Weiter in der Eskalationsstufe geht’s mit der Verknappung der Kommunikation, dem Sprachentzug – Modler bezeichnet dies als Minus-Talk, gesteigert durch Ignoranz, so tun als wäre die Person gar nicht anwesend sowie abwertender Mimik. Im Kill-Talk wird gnadenlos Krieg geführt mit Falschbehauptungen und gezieltem Streuen unwahrer Informationen, hemmungslos werden die persönlichen Lebensumstände instrumentalisiert – „Seit der Scheidung ….“, „Die pubertierenden Kinder ….“, „Burnout ….“

Im horizontalen Kommunikationssystem – das häufig von Frauen bevorzugt wird – ist die Aggression meist relational und wird auf der Ebene von Nähe-Distanz ausgetragen. Die schlimmste –verklausuliert ausgedrückte – Botschaft: „Du gehörst nicht zu uns.“

Im Pendant, dem vertikalen Kommunikationssystem, das mehrheitlich Männern bevorzugen wird – wird Aggression vornämlich situativ ausgetragen, über den Rang der Beteiligten. Damit ist ihnen das horizontale System mit der ungewohnt ausgedrückten Aggression recht fremd.

Was tun mit diesem belastenden Thema?

Wenn Sie mitbekommen, dass jemand diese Spielchen spielt, stärken Sie bitte die Ausgeschlossene in ihrem Selbstwert und seien Sie misstrauisch bei allen Beteuerungen, das alles in Ordnung wäre. Rituelle Höflichkeit und Lächeln gehört zum Repertoire der horizontalen Aggression. Achtung: Den Selbstwert zu stärken bedeutet nicht, vor der Gruppe zu loben. Sonst setzt der Bestrafungsmechanismus der Gruppe mit Ausschluss umso heftiger ein. Hilfreich ist, die Person beispielweise mit anderen Teams zusammenarbeiten zu lassen und übers Tun ein Erfolgsgefühl zu ermöglichen.

Wenn Sie selbst betroffen sind, dann bringen Sie sich aus der Schusslinie! Überprüfen Sie, wer noch auf dem Spielfeld steht und ob Sie dort Anschluss, Kooperation und Unterstützung bekommen. Männliche Chefs – die meist vertikal kommunizieren – bemerken dieses Gebrodel oft viel zu spät und unterschätzen meist die Situation.
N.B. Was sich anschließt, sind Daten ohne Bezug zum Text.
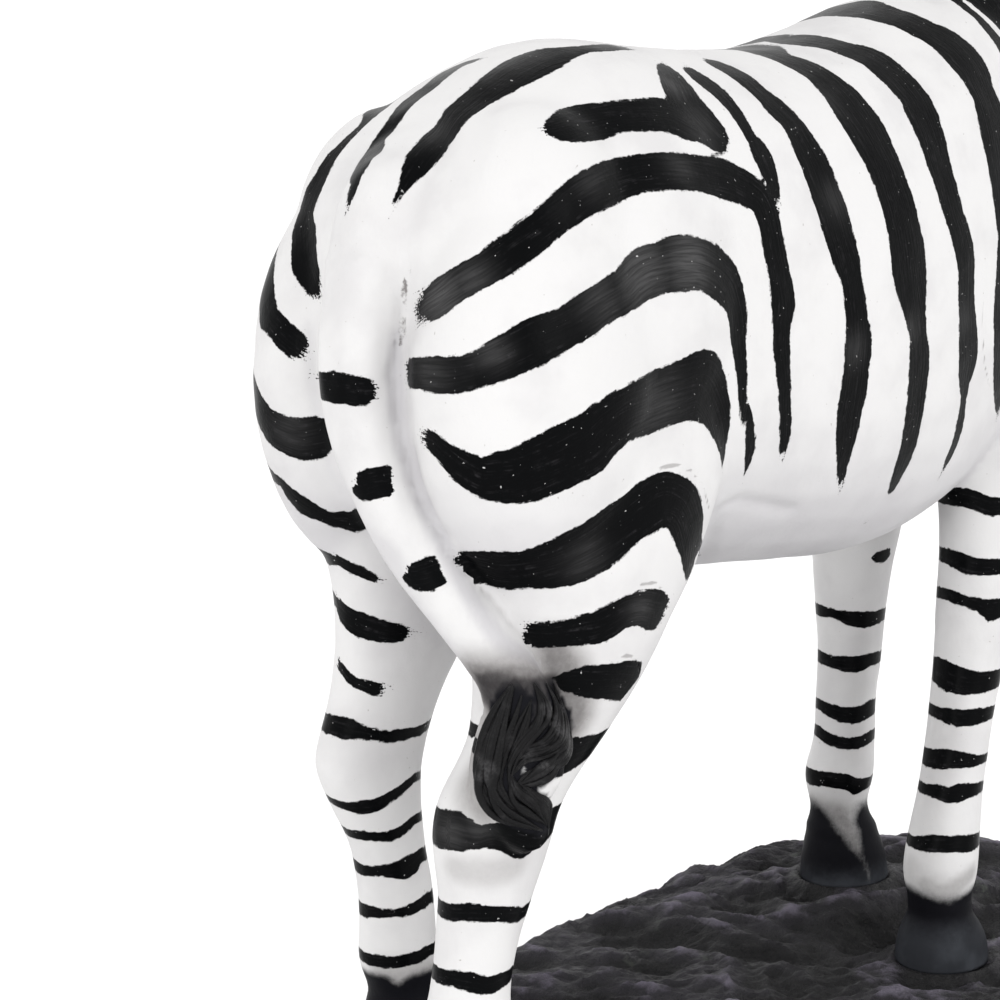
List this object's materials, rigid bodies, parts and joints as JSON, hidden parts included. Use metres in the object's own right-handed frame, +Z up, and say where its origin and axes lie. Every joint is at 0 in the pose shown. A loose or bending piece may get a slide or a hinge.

Gleichrangige Kollegen hingegen wirken oft unbewusst neutralisierend – genau aus demselben Grund – der prinzipiellen Ahnungslosigkeit gegenüber dieser Aggressionsform.

Wenn Sie betroffen sind, suchen Sie wohlwollende Freundschaften und berufliche Netzwerke außerhalb der Situation – jeder Sport, jedes Hobby, jedes liebevolle Familienmitglied, alles was sie stärkt und ihren Selbstwert wieder hebt, ist gut. Mit noch mehr Arbeit werden sie die Fouls nicht in den Griff bekommen. Was Sie jetzt brauchen sind Freude und Freunde außerhalb der Firma. Und/oder einen professionellen Blick von außen. Dann können Sie auch planen, wie Sie mit dieser Situation weiter umgehen wollen.